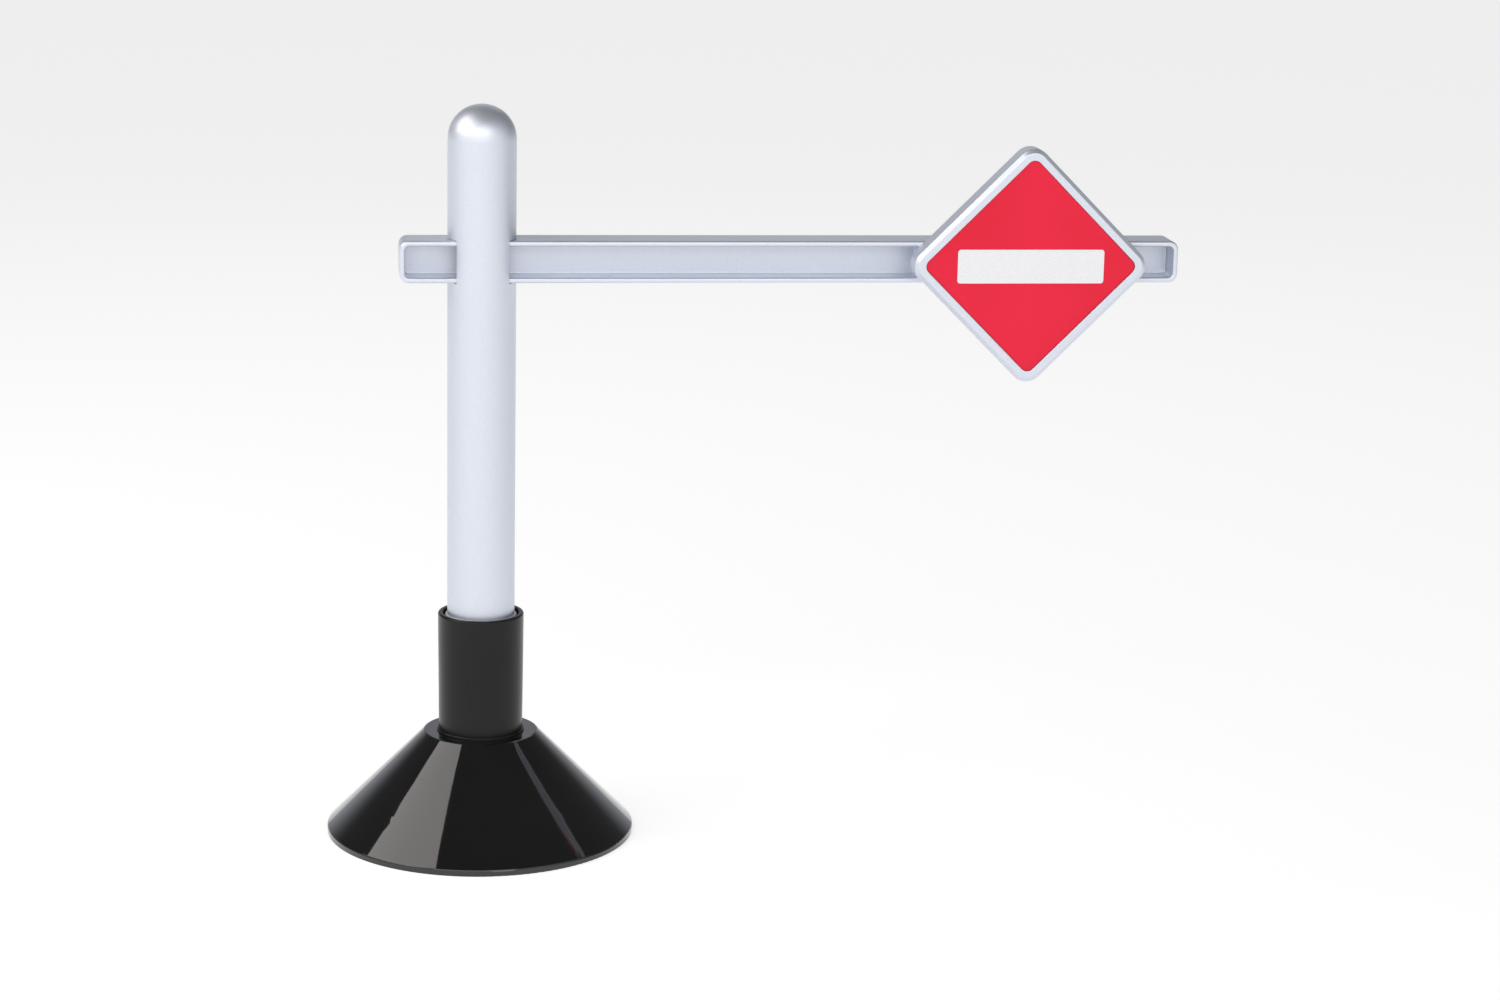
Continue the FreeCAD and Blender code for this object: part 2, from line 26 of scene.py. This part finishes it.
# Camera. Azimuth is measured from straight ahead of the sign, elevation from the horizon, both in degrees.
CAMERA_AZIMUTH = -7.7
CAMERA_ELEVATION = 13.0
CAMERA_ROLL = 1.2
CAMERA_DISTANCE = 1.4
CAMERA_AIM = Vector((0.1101, 0.0, 0.1381))
CAMERA_CLIP_START = 0.05
CAMERA_CLIP_END = 60.0
LENS_MM = 81.9
SENSOR_WIDTH_MM = 36.0

# Floor: one even sheet of paper with an even glow.
FLOOR_RADIUS = 14.0
FLOOR_STEPS = 96
FLOOR_PAPER = (0.48, 0.48, 0.48, 1.0)
FLOOR_GLOW = 0.72
FLOOR_ROUGHNESS = 0.9
FLOOR_SPECULAR = 0.1

# Sky, in linear radiance with 1 as paper white. Each tone is held up to its first height (the direction's z)
# and has faded to the top's tone at its second.
FRONT_SKY = (1.0, 1.0, 1.0)
FRONT_SKY_FADES = (0.45, 0.80)
SIDE_SKY = (0.16, 0.16, 0.17)
SIDE_SKY_FADES = (0.05, 0.45)
BACK_SKY = (0.60, 0.62, 0.66)
BACK_SKY_FADES = (0.15, 0.50)
TOP_SKY = (0.10, 0.10, 0.10)
# Where the sky turns from front to side and from side to back, as the direction's y.
FRONT_TO_SIDE = (-0.60, 0.20)
SIDE_TO_BACK = (0.68, 0.96)

# Soft boxes face this point.
LIGHT_TARGET = Vector((0.05, 0.0, 0.12))
WARM_WHITE = (1.0, 0.955, 0.93)


def new_material(name):
    """A new material, its node tree and its Principled shader."""
    material = bpy.data.materials.new(name)
    material.use_nodes = True
    tree = material.node_tree
    return material, tree, tree.nodes["Principled BSDF"]


def set_sockets(shader, **values):
    """Sets constant values on the shader's own sockets. An underscore in a name stands for a space."""
    for name, value in values.items():
        shader.inputs[name.replace("_", " ")].default_value = value


def object_coordinates(tree):
    return tree.nodes.new("ShaderNodeTexCoord").outputs["Object"]


def stretched(tree, coordinates, scale):
    mapping = tree.nodes.new("ShaderNodeMapping")
    mapping.inputs["Scale"].default_value = scale
    tree.links.new(coordinates, mapping.inputs["Vector"])
    return mapping.outputs["Vector"]


def noise(tree, coordinates, scale, detail, roughness=0.5):
    texture = tree.nodes.new("ShaderNodeTexNoise")
    texture.inputs["Scale"].default_value = scale
    texture.inputs["Detail"].default_value = detail
    texture.inputs["Roughness"].default_value = roughness
    tree.links.new(coordinates, texture.inputs["Vector"])
    return texture.outputs["Fac"]


def mapped(tree, value, low, high, start=0.3, end=0.7):
    """Maps value from start..end to low..high."""
    node = tree.nodes.new("ShaderNodeMapRange")
    node.inputs["From Min"].default_value = start
    node.inputs["From Max"].default_value = end
    node.inputs["To Min"].default_value = low
    node.inputs["To Max"].default_value = high
    tree.links.new(value, node.inputs["Value"])
    return node.outputs["Result"]


def color_ramp(tree, value, stops, interpolation="LINEAR"):
    """Colour ramp over value through two stops of (position, colour)."""
    ramp = tree.nodes.new("ShaderNodeValToRGB")
    ramp.color_ramp.interpolation = interpolation
    for element, (position, color) in zip(ramp.color_ramp.elements, stops):
        element.position = position
        element.color = (*color, 1.0)
    tree.links.new(value, ramp.inputs["Fac"])
    return ramp.outputs["Color"]


def paint(tree, shader, value, dark, light, start=0.3, end=0.7):
    """Base colour from dark, where value is at start, to light at end."""
    tree.links.new(color_ramp(tree, value, [(start, dark), (end, light)]), shader.inputs["Base Color"])


def roughen(tree, shader, value, low, high):
    tree.links.new(mapped(tree, value, low, high), shader.inputs["Roughness"])


def relief(tree, height, depth, strength, over=None):
    """Normal of a fine relief, laid over another normal where one is given."""
    node = tree.nodes.new("ShaderNodeBump")
    node.inputs["Distance"].default_value = depth
    node.inputs["Strength"].default_value = strength
    tree.links.new(height, node.inputs["Height"])
    if over is not None:
        tree.links.new(over, node.inputs["Normal"])
    return node.outputs["Normal"]


def silver_paint():
    """Satin silver paint: fine flakes, a slight orange peel and a faint cloudiness."""
    material, tree, shader = new_material("silver_paint")
    place = object_coordinates(tree)
    flakes = noise(tree, place, scale=5200.0, detail=2.0, roughness=0.7)
    clouds = noise(tree, place, scale=34.0, detail=3.0)
    peel = noise(tree, place, scale=620.0, detail=2.0)
    paint(tree, shader, flakes, dark=(0.62, 0.66, 0.745), light=(0.75, 0.78, 0.855), start=0.35, end=0.65)
    roughen(tree, shader, clouds, low=0.44, high=0.50)
    peel_normal = relief(tree, peel, depth=0.03 * MM, strength=0.25)
    normal = relief(tree, flakes, depth=0.012 * MM, strength=0.35, over=peel_normal)
    tree.links.new(normal, shader.inputs["Normal"])
    set_sockets(shader, Metallic=0.80, Coat_Weight=0.18, Coat_Roughness=0.22)
    return material


def gloss_black():
    """Polished black plastic: near-mirror gloss with faint handling haze."""
    material, tree, shader = new_material("gloss_black")
    place = object_coordinates(tree)
    haze = noise(tree, place, scale=22.0, detail=4.0, roughness=0.6)
    ripple = noise(tree, place, scale=60.0, detail=2.0)
    paint(tree, shader, haze, dark=(0.0045, 0.0045, 0.005), light=(0.0075, 0.0073, 0.0078))
    roughen(tree, shader, haze, low=0.035, high=0.075)
    tree.links.new(relief(tree, ripple, depth=0.04 * MM, strength=0.10), shader.inputs["Normal"])
    set_sockets(shader, IOR=1.52, Coat_Weight=0.45, Coat_Roughness=0.03)
    return material


def grained_black(name, tone, low, high, grain_scale, grain_depth):
    """Black plastic with a fine spark-eroded grain. low and high bound its roughness."""
    variation = 0.15
    material, tree, shader = new_material(name)
    place = object_coordinates(tree)
    grain = noise(tree, place, grain_scale, detail=2.0, roughness=0.6)
    clouds = noise(tree, place, scale=40.0, detail=3.0)
    paint(tree, shader, clouds, dark=(tone * (1 - variation),) * 3, light=(tone * (1 + variation),) * 3)
    roughen(tree, shader, clouds, low, high)
    tree.links.new(relief(tree, grain, grain_depth, strength=0.3), shader.inputs["Normal"])
    set_sockets(shader, Specular_IOR_Level=0.27)
    return material


def satin_black():
    return grained_black(
        "satin_black", tone=0.006, low=0.26, high=0.33, grain_scale=1800.0, grain_depth=0.02 * MM)


def under_black():
    return grained_black(
        "under_black", tone=0.012, low=0.5, high=0.6, grain_scale=1400.0, grain_depth=0.06 * MM)


def sign_red():
    """Smooth red plastic with a slight orange peel."""
    material, tree, shader = new_material("sign_red")
    place = object_coordinates(tree)
    clouds = noise(tree, place, scale=26.0, detail=3.0)
    peel = noise(tree, place, scale=900.0, detail=2.0)
    paint(tree, shader, clouds, dark=(0.72, 0.006, 0.033), light=(0.76, 0.008, 0.041))
    roughen(tree, shader, clouds, low=0.36, high=0.44)
    tree.links.new(relief(tree, peel, depth=0.02 * MM, strength=0.2), shader.inputs["Normal"])
    set_sockets(shader, Specular_IOR_Level=0.3)
    return material


def one_pattern(name, scale, dark, light, low, high, depth, strength, stretch=None):
    """A material whose colour, roughness and relief all follow one noise pattern."""
    material, tree, shader = new_material(name)
    place = object_coordinates(tree)
    if stretch is not None:
        place = stretched(tree, place, stretch)
    pattern = noise(tree, place, scale, detail=3.0)
    paint(tree, shader, pattern, dark, light)
    roughen(tree, shader, pattern, low, high)
    tree.links.new(relief(tree, pattern, depth, strength), shader.inputs["Normal"])
    return material, shader


def legend_white():
    """White ink on a fine tooth."""
    material, _ = one_pattern(
        "legend_white", scale=1500.0, dark=(0.72, 0.72, 0.74), light=(0.81, 0.81, 0.83),
        low=0.42, high=0.52, depth=0.02 * MM, strength=0.3)
    return material


def inner_grey():
    """Plain moulded grey with faint flow marks."""
    material, _ = one_pattern(
        "inner_grey", scale=90.0, dark=(0.27, 0.285, 0.31), light=(0.33, 0.345, 0.37),
        low=0.45, high=0.55, depth=0.03 * MM, strength=0.2)
    return material


def ring_rubber():
    """Dull black rubber."""
    material, _ = one_pattern(
        "ring_rubber", scale=2600.0, dark=(0.012, 0.012, 0.012), light=(0.022, 0.022, 0.022),
        low=0.6, high=0.75, depth=0.03 * MM, strength=0.3)
    return material


def plated_steel(name, scale, dark, light, low, high):
    """Plated steel with drawn streaks along Z."""
    material, shader = one_pattern(
        name, scale, dark, light, low, high, depth=0.02 * MM, strength=0.2, stretch=(1.0, 1.0, 0.15))
    set_sockets(shader, Metallic=1.0)
    return material


def ballast_steel():
    return plated_steel(
        "ballast_steel", scale=300.0, dark=(0.42, 0.42, 0.41), light=(0.52, 0.52, 0.50), low=0.35, high=0.5)


def screw_steel():
    return plated_steel(
        "screw_steel", scale=900.0, dark=(0.55, 0.55, 0.56), light=(0.68, 0.68, 0.69), low=0.2, high=0.3)


def dress_nodes():
    """Gives each CAD node the material that its slot in the record names."""
    makers = [
        silver_paint, gloss_black, satin_black, under_black, inner_grey,
        ballast_steel, screw_steel, ring_rubber, sign_red, legend_white,
    ]
    materials = {maker.__name__: maker() for maker in makers}
    slots = {entry["node"]: entry["material_slot"] for entry in frame["record"]["subparts"]}
    for name, piece in frame["nodes"].items():
        piece.data.materials.clear()
        piece.data.materials.append(materials[slots[name]])


def floor_material():
    """Even white paper with an even glow, as on a light table."""
    material, _, shader = new_material("floor_paper")
    set_sockets(
        shader, Base_Color=FLOOR_PAPER, Roughness=FLOOR_ROUGHNESS, Specular_IOR_Level=FLOOR_SPECULAR,
        Emission_Color=(*WHITE, 1.0), Emission_Strength=FLOOR_GLOW)
    return material


def add_floor():
    mesh = bpy.data.meshes.new("floor")
    turns = [2 * math.pi * step / FLOOR_STEPS for step in range(FLOOR_STEPS)]
    rim = [(FLOOR_RADIUS * math.cos(turn), FLOOR_RADIUS * math.sin(turn), 0.0) for turn in turns]
    mesh.from_pydata(rim, [], [list(range(FLOOR_STEPS))])
    mesh.materials.append(floor_material())
    floor = bpy.data.objects.new("floor", mesh)
    bpy.context.scene.collection.objects.link(floor)


def faded_sky(tree, height, tone, fades):
    """Sky tone that fades upwards to the top's tone."""
    start, end = fades
    return color_ramp(tree, height, [(start, tone), (end, TOP_SKY)], "EASE")


def blended(tree, value, turn, first, second):
    """First colour up to the start of turn, second from its end on."""
    blend = tree.nodes.new("ShaderNodeMix")
    blend.data_type = "RGBA"
    start, end = turn
    tree.links.new(mapped(tree, value, 0.0, 1.0, start, end), blend.inputs["Factor"])
    tree.links.new(first, blend.inputs["A"])
    tree.links.new(second, blend.inputs["B"])
    return blend.outputs["Result"]


def add_world():
    """Studio surroundings: bright in front, dimmer at the sides and behind, dark overhead."""
    world = bpy.data.worlds.new("studio")
    bpy.context.scene.world = world
    world.use_nodes = True
    tree = world.node_tree
    direction = tree.nodes.new("ShaderNodeSeparateXYZ")
    tree.links.new(tree.nodes.new("ShaderNodeTexCoord").outputs["Generated"], direction.inputs["Vector"])
    height = direction.outputs["Z"]
    depth = direction.outputs["Y"]
    front = faded_sky(tree, height, FRONT_SKY, FRONT_SKY_FADES)
    side = faded_sky(tree, height, SIDE_SKY, SIDE_SKY_FADES)
    back = faded_sky(tree, height, BACK_SKY, BACK_SKY_FADES)
    side_and_back = blended(tree, depth, SIDE_TO_BACK, side, back)
    sky = blended(tree, depth, FRONT_TO_SIDE, front, side_and_back)
    tree.links.new(sky, tree.nodes["Background"].inputs["Color"])


def softbox(name, direction, distance, width, height, radiance, color=WHITE):
    """Rectangular light that faces the target. radiance is how bright it looks, whatever its size."""
    data = bpy.data.lights.new(name, "AREA")
    data.shape = "RECTANGLE"
    data.size = width
    data.size_y = height
    data.energy = radiance * width * height * math.pi
    data.color = color
    light = bpy.data.objects.new(name, data)
    bpy.context.scene.collection.objects.link(light)
    direction = Vector(direction).normalized()
    light.location = LIGHT_TARGET + direction * distance
    light.rotation_euler = direction.to_track_quat("Z", "Y").to_euler()
    light.visible_camera = False


def add_lights():
    softbox("key_left", direction=(-0.74, -0.10, 0.67), distance=1.3, width=1.10, height=0.90,
            radiance=2.5, color=WARM_WHITE)
    softbox("front_top", direction=(-0.10, -0.82, 0.57), distance=1.7, width=1.9, height=0.85, radiance=1.55)
    softbox("rear_top", direction=(0.10, 0.82, 0.56), distance=1.6, width=0.9, height=0.6, radiance=0.6)


def add_camera():
    azimuth = math.radians(CAMERA_AZIMUTH)
    elevation = math.radians(CAMERA_ELEVATION)
    back = Vector((
        math.sin(azimuth) * math.cos(elevation),
        -math.cos(azimuth) * math.cos(elevation),
        math.sin(elevation),
    ))
    data = bpy.data.cameras.new("camera")
    data.sensor_width = SENSOR_WIDTH_MM
    data.lens = LENS_MM
    data.clip_start = CAMERA_CLIP_START
    data.clip_end = CAMERA_CLIP_END
    camera = bpy.data.objects.new("camera", data)
    bpy.context.scene.collection.objects.link(camera)
    upright = back.to_track_quat("Z", "Y").to_matrix()
    roll = Matrix.Rotation(math.radians(CAMERA_ROLL), 3, "Z")
    place = Matrix.Translation(CAMERA_AIM + back * CAMERA_DISTANCE)
    camera.matrix_world = place @ (upright @ roll).to_4x4()
    bpy.context.scene.camera = camera


dress_nodes()
add_floor()
add_world()
add_lights()
add_camera()
bpy.context.scene.view_settings.view_transform = "Standard"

What is expected:
Exactly as they appear, please write out the lines from the opening of the listing above down to the line containing "SIDE_TO_BACK = (0.68, 0.96)", with both end lines included.

Answer below:
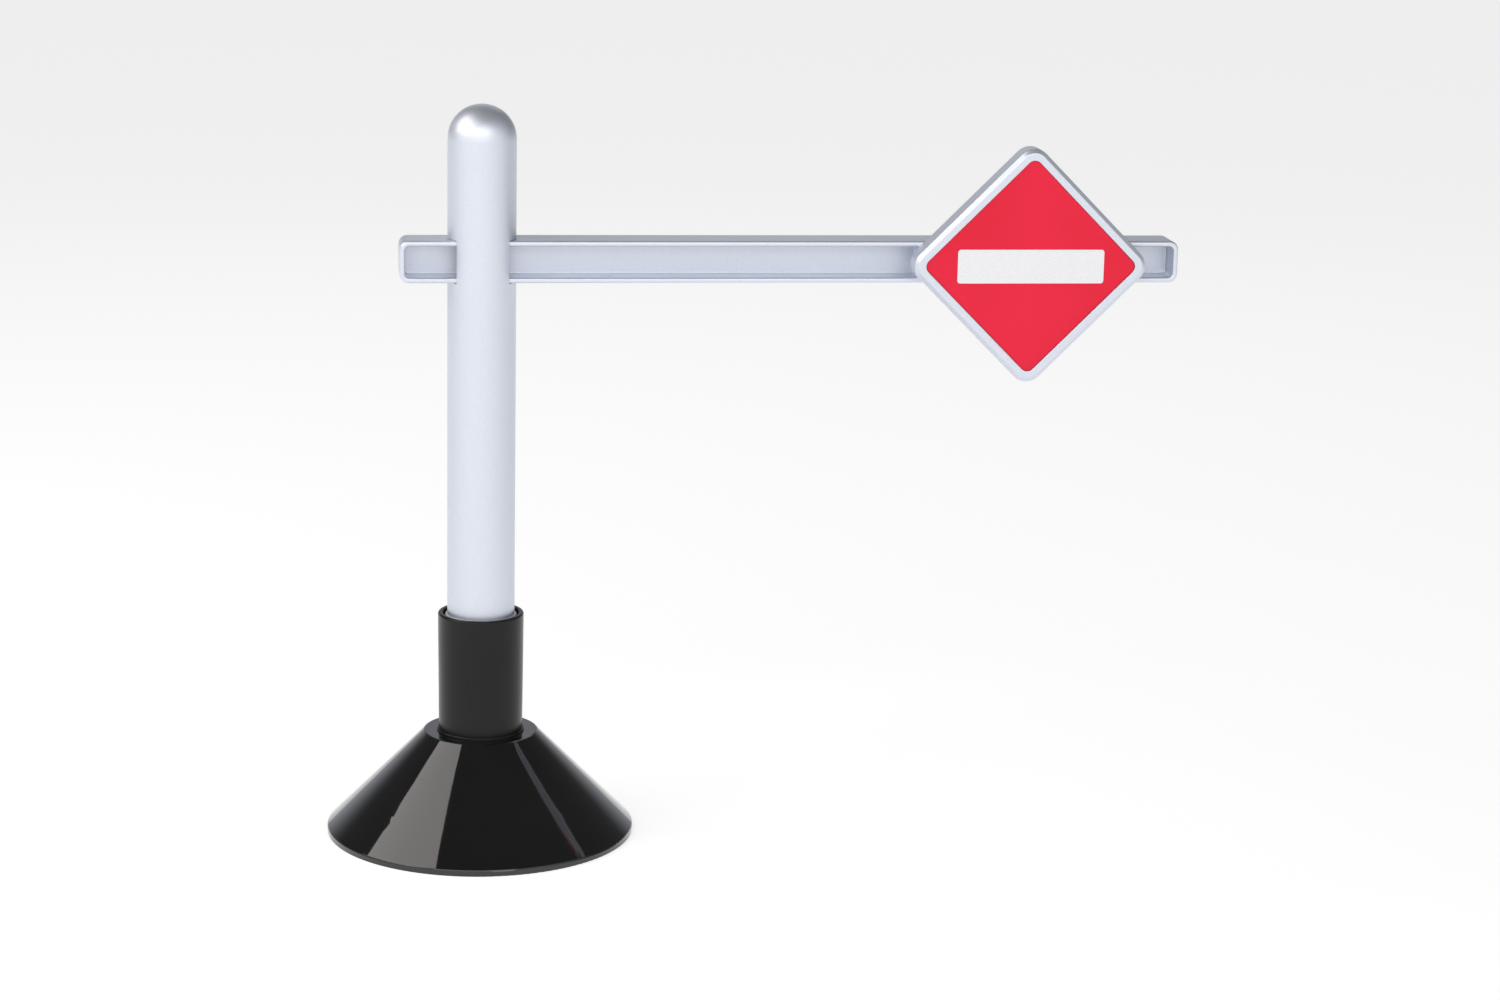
Continue the FreeCAD and Blender code for this object: part 2, from line 26 of scene.py. This part finishes it.
# Camera. Azimuth is measured from straight ahead of the sign, elevation from the horizon, both in degrees.
CAMERA_AZIMUTH = -7.7
CAMERA_ELEVATION = 13.0
CAMERA_ROLL = 1.2
CAMERA_DISTANCE = 1.4
CAMERA_AIM = Vector((0.1101, 0.0, 0.1381))
CAMERA_CLIP_START = 0.05
CAMERA_CLIP_END = 60.0
LENS_MM = 81.9
SENSOR_WIDTH_MM = 36.0

# Floor: one even sheet of paper with an even glow.
FLOOR_RADIUS = 14.0
FLOOR_STEPS = 96
FLOOR_PAPER = (0.48, 0.48, 0.48, 1.0)
FLOOR_GLOW = 0.72
FLOOR_ROUGHNESS = 0.9
FLOOR_SPECULAR = 0.1

# Sky, in linear radiance with 1 as paper white. Each tone is held up to its first height (the direction's z)
# and has faded to the top's tone at its second.
FRONT_SKY = (1.0, 1.0, 1.0)
FRONT_SKY_FADES = (0.45, 0.80)
SIDE_SKY = (0.16, 0.16, 0.17)
SIDE_SKY_FADES = (0.05, 0.45)
BACK_SKY = (0.60, 0.62, 0.66)
BACK_SKY_FADES = (0.15, 0.50)
TOP_SKY = (0.10, 0.10, 0.10)
# Where the sky turns from front to side and from side to back, as the direction's y.
FRONT_TO_SIDE = (-0.60, 0.20)
SIDE_TO_BACK = (0.68, 0.96)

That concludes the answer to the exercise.